Laat het maar aan Tim Burton over om de wereld der doden interessanter en vermakelijker te maken dan die der levenden. De regisseur is altijd aangetrokken geweest tot donkere personages en verhalen en met ‘Beetle Juice’ kan hij alle registers opentrekken. Beetlejuice, een doldwaze rol van een hevig onder de schmink verkerende Michael Keaton, springt als een onsmakelijk, geflipt, maar ergens wel charmant duiveltje door de film heen, wachtend op iemand die drie keer achter elkaar zijn naam uit wil spreken, zodat hij helemaal los kan gaan met zijn poppenkast en de levenden de stuipen op het lijf kan jagen. Maar dit is geen horrorfilm. Aanvankelijk zou Wes Craven de film regisseren, maar Burton besefte het komisch potentieel van het verhaal en zag het als een mogelijkheid om lekkere lugubere en macabere grappen over de kijker uit te storten. Dat de film daarnaast ook nog vrolijk en sympathiek is, is een welkome bonus.

‘Beetle Juice’ is overduidelijk een Burton-film, zowel wat betreft zijn eigen voorkeur voor sommige personages, als de thematiek en het uiterlijk van de film. De neerslachtige “Goth”-dochter Lydia, met monotone stem en wallen tot op haar enkels, is één van de heldinnen van de film, degene die open staat voor de andere dimensie en meteen contact weet te leggen met het overleden stel in het nieuwe huis, gespeeld door Alec Baldwin en Geena Davis. Ook deze laatsten behoren tot de sympathieke personages. Zij worden de geesten die de nieuwe (levende) bewoners weg proberen te jagen, maar wat ze ook proberen: zonder hoofd rondlopen, het vel van hun schedel aftrekken: de nieuwe bewoners, ijskoude beeldhouwend kunstenares Delia (Catherine O’Hara) en de onverschillige Charles (Jeffrey Jones) zien ze gewoon niet. Totdat het stel de hulp inroept, na eerst in een soort wachtkamer voor doden te hebben gezeten – waar allerhande vreemd uitziende wezens en overledenen zich ophouden -, van Beetlejuice zelf. Dit mannetje is een soort anti-exorcist: hij drijft geen geesten uit voor levenden, maar levenden voor geesten.

De wachtkamer van de doden, de schemerdimensie met gigantische zandwormen waar Adam en Barbara terechtkomen wanneer ze hun huis verlaten, en de kapriolen van Beetlejuice zelf, bieden mogelijkheden te over voor Burton om zijn ongebreidelde fantasie weer eens de vrije loop te laten. Dat betekent overledenen met hele kleine hoofdjes, groen uitgeslagen receptionistes, Barbara met een enorme vogelbek en tong met oogjes erop, en een trapleuning die in een gigantische slang met duivels gezicht met scherpe tanden verandert.
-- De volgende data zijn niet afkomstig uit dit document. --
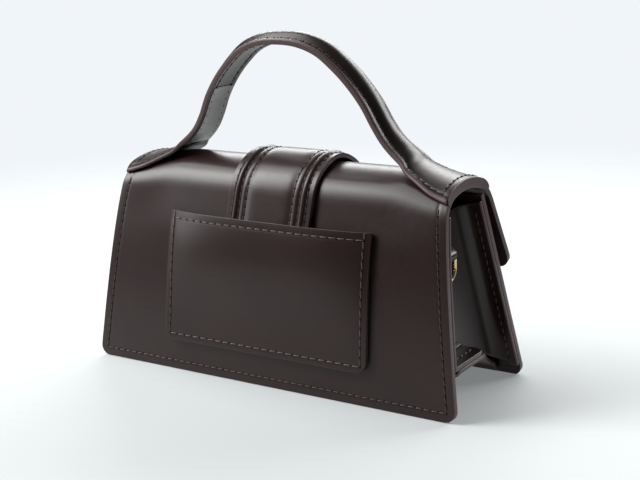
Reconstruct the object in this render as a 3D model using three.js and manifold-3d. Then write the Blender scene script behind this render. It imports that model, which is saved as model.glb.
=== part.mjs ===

Ook Burtons voorliefde voor het expressionisme komt mooi naar voren in de schots-en-scheve decors in een gang van de wachtruimte.

De blue-screen shots vallen (tegenwoordig) wel heel erg op en beesten als de zandwormen zijn weinig beangstigend, maar de stop-motion animatie is altijd boeiend om in werking te zien. Dit handwerk blijf toch altijd zo zijn eigen charme houden. Er zit ook aardig wat vrolijkheid in de film door middel van de dans/muziekscènes, zoals die waarin een hele tafel met gasten letterlijk bezeten raakt en een idioot dansje opvoert, eerst nog tegen hun zin maar vervolgens vol overgave, met schuddende billen en zwaaiende armen. De rol van Beetlejuice vormt Michael Keatons meest bizarre optreden ooit, en hij geeft zich ook helemaal. Niet altijd om je te bescheuren van het lachen, maar wel altijd met een bewonderenswaardige en aanstekelijke energie. Het wordt een ware anti-held, maar het is mooi dat ook de normale geesten Barbara en Adam de sympathie en de uiteindelijke voorkeur van de regisseur verdienen. Er blijkt zo toch een vrij conventionele warmte in de film te zitten, die zelfs enigszins aandoenlijk is. Barbara en Adam willen namelijk graag een kind – en waren daar samen nog niet in geslaagd – en adopteren in feite de depressieve Lydia, die zelf ook behoefte heeft aan ouderfiguren die haar begrijpen en duidelijk om haar geven. Het is te betreuren dat het uiteindelijke échte verschijnen van Beetlejuice – en zijn beloofde anarchistische achtbaanrit – op een tamelijke anticlimax uitdraait en het geheel door middel van een abrupte “deus ex machina”-constructie wordt opgelost, maar de film als geheel is toch erg vermakelijk, en buitengewoon origineel. Het is een unieke film die droogkomisch, luguber, bizar, maar ook vertederend is. Een échte Burton dus.